11. Elephanta Suite, parts one and two. REVISED: Elephanta Suite, parts two and three.
Post by Mon, Nov. 15
Read the first two novella's in Theroux's Elephanta Suite. REVISED: Read the second and third of the three novellas in Theroux's Elephanta Suite, and skip the first one.
12. Elephanta Suite, part three. REVISED: This assignment is cancelled. No class on Tues., Nov. 23, and no blog post for this week. Have a happy Thanksgiving.
Post by Mon., Nov. 22
Read the third novella of Elephanta Suite.
(Note the following assignments are re-numbered to reflect the cancellation of post #12.)
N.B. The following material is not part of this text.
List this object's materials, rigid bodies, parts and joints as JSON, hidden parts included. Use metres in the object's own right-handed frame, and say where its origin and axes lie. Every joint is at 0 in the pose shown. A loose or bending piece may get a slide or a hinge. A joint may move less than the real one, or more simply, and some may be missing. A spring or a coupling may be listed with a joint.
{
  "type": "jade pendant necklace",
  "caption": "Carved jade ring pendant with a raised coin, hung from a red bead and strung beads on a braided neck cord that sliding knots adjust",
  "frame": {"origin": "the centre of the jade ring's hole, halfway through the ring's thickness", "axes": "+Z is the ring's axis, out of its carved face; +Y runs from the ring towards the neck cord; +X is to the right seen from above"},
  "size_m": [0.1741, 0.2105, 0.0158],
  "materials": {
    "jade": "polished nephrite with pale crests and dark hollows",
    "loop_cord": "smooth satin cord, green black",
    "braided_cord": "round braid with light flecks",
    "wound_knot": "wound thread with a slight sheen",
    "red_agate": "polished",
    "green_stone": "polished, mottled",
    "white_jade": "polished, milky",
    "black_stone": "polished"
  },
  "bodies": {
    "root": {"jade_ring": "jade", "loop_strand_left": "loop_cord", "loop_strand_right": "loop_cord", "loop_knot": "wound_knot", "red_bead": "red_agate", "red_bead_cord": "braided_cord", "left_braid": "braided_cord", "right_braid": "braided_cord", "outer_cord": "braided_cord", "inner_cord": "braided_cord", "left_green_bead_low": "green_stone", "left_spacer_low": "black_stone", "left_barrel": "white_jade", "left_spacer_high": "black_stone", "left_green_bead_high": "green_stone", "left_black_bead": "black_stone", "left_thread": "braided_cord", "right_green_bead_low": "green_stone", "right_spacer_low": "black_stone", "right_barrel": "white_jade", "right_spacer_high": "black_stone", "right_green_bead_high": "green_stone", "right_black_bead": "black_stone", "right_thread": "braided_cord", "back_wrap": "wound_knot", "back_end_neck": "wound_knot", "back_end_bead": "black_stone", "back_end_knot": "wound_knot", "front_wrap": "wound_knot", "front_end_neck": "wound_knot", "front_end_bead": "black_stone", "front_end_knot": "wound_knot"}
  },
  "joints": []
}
12. A Concise Chinese-English Dictionary for Lovers
Post by Mon., Nov. 29
Read A Concise Chinese-English Dictionary for Lovers for Tuesday, Dec. 1. Post a response by Mon., Nov. 30. For a good scholarly article on the novel, check out Fiona J. Doloughan, "Design and acts of translation The art of textual remaking and generic transformation".
13. Sputnik Sweetheart
Post by Mon., Dec. 6
Read Sputnik Sweetheart for Tuesday, Dec. 8. Post a response by Mon., Dec. 7. For related readings on the novel, check out the bibliography page.
14. Final.
Post by Tues., Dec. 15, class time. (This is the final class.)
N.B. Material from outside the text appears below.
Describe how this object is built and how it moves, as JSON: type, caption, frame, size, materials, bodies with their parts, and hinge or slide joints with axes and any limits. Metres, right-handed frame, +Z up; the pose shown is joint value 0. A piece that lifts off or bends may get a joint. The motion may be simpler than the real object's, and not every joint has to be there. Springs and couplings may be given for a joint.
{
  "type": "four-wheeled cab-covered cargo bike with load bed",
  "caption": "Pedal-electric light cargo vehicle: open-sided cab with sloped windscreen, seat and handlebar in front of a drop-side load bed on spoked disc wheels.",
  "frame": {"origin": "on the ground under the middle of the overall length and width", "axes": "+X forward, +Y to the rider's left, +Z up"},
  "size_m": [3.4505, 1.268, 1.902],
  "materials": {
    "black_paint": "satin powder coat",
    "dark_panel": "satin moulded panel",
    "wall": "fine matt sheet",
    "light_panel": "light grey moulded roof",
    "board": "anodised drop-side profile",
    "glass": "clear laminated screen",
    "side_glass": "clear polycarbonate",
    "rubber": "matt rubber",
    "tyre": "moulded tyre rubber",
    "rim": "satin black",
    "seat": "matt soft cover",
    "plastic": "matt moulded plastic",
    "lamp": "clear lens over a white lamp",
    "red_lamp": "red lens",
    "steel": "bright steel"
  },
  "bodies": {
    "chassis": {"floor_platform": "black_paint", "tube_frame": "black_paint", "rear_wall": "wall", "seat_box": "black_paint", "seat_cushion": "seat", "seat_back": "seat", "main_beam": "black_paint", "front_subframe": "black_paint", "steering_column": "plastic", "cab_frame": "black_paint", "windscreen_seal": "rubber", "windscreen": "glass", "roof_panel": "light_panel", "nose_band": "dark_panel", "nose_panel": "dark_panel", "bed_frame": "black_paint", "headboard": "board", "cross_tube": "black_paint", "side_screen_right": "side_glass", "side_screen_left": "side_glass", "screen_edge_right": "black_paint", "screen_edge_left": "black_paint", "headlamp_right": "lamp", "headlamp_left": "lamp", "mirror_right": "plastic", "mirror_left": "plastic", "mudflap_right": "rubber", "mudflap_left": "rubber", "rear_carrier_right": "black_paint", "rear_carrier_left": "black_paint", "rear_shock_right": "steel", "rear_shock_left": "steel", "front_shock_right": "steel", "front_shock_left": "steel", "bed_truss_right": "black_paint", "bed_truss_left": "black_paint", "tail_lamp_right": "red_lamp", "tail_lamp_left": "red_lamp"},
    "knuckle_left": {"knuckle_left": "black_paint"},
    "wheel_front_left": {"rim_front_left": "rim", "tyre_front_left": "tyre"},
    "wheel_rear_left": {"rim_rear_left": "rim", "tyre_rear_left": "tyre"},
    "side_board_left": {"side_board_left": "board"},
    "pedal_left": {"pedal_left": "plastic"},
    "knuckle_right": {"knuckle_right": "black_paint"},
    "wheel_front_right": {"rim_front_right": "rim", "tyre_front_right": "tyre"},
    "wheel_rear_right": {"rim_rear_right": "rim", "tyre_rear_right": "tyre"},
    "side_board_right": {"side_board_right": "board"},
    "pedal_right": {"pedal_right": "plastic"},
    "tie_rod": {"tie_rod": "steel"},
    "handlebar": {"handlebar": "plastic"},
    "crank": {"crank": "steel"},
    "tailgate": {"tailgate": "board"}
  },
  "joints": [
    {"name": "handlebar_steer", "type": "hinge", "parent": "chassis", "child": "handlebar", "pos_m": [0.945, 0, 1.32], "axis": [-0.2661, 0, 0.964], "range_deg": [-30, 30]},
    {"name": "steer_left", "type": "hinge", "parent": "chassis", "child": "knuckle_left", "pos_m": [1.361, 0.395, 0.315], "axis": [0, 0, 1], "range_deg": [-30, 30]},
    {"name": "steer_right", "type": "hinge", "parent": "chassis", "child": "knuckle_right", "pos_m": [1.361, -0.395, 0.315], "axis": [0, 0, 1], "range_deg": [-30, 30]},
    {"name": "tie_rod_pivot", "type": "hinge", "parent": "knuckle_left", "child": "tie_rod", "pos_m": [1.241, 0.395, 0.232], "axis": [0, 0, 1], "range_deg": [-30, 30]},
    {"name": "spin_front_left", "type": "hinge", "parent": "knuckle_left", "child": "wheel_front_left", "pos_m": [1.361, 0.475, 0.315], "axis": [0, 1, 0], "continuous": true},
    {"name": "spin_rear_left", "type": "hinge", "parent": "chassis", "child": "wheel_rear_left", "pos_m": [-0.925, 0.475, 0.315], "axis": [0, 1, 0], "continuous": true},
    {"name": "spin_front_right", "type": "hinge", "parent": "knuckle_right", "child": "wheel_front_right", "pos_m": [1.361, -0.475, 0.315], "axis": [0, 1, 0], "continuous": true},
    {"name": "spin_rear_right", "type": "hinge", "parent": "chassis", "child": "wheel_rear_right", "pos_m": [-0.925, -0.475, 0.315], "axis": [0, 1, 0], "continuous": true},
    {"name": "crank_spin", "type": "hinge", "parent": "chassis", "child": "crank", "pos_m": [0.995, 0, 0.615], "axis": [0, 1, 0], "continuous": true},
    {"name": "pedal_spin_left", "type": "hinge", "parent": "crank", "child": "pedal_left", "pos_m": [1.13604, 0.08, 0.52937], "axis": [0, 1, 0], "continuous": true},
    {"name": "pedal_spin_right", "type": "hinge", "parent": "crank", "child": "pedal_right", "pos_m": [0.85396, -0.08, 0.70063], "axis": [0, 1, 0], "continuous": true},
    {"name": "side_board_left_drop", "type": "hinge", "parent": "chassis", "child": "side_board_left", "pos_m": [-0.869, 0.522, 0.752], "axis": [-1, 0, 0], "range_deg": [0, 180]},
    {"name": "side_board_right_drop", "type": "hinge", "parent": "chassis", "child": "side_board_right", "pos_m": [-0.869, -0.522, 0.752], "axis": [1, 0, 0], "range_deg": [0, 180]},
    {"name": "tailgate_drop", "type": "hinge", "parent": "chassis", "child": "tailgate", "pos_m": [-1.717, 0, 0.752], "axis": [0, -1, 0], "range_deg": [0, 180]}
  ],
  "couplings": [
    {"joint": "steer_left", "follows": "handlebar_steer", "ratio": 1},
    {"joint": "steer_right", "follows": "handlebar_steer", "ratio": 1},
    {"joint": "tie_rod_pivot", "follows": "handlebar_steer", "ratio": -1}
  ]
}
Instructions for the final paper:
The assignment has two parts. For the first, write a travel-fiction story of 1000 words. Try to make it reflect what you got out of the readings and discussions this semester. Think about the various themes, motifs, narrative devices, settings, and ideas about travel that we’ve encountered. Here's the list we developed in class. Have some fun working as many as you can into your story. One good approach would be to use a lot of literary allusions and quotations referencing the books we've read. As with the novels, the story might have an autobiographical dimension, but it should be a work of fiction.
For the second part of the assignment, write 500 words in the form of an interview with you, the author of the story. Structure the interview as a Q & A. Ask yourself questions about how the story relates to the course readings (be specific), what your intentions were in writing the story, why you chose particular narrative techniques (as they relate to the readings), what you hope the reader comes away with, and so on.
Post the story and interview in one post. As always, include an image, and remember to comment on someone else's story and interview.